Especially for something that's like a default value of a column. Because if you have to change that default value later, you have to edit the enum.

55:22

And if you need to remove a default value, that's not trivial. This is a thing, if you look in the DBLink code, if you want to prevent people from running PSQL and just installing your extension, it'll stop them from doing that. Because it'll actually break. If you use that extension macro, you can't run PSQL to

55:42

install the extension. So this just gives them a nice error message instead of letting them try to do that. Almost done here. I think that's, yeah. So that's pretty much, so PGXN is a network where you can download a bunch of extensions.

56:01

It's where I upload all mine to. They have a command line tool to make it easier to manage. And if you have a complicated code, go look at PGTap. It's a unit testing framework for any SQL code. I use it in two ways. So you can have each file be its own uncommitted transaction. So when you run the tap test, it just automatically

56:21

undoes everything it did. Or if you look at the Mimeo extension, I actually have one tap test depend on the one before it.
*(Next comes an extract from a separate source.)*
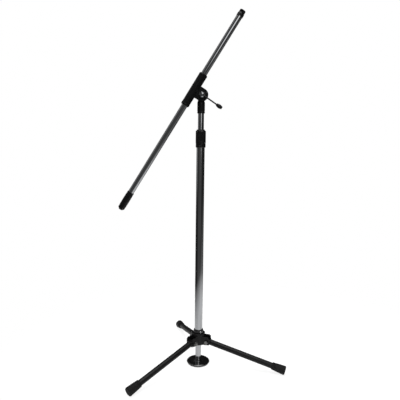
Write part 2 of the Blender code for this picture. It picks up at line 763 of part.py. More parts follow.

So I just number them. So they run in order. And then clean up things at the end. But for PG apartment, I just counted yesterday, I have like over 7,000 tap tests for just making sure all of the different time and ID series types and stuff work.

56:42

So it's the only reason my code is somewhat stable when I release it, because I run all my code through this to make sure it's at least predictable for the things that I know that I want to account for. So if you do any extension development at all, I highly, highly, highly recommend you go take a look at PGTap and

57:03

make it part of your extension code to make sure everything is working. So that's it. Mitri Fontaine is actually the developer that made the extension system in Postgres. So if you ever see him at a conference, you can thank him for that.

57:22

And there's a whole bunch of other links for things on extensions and Postgres. Thank you.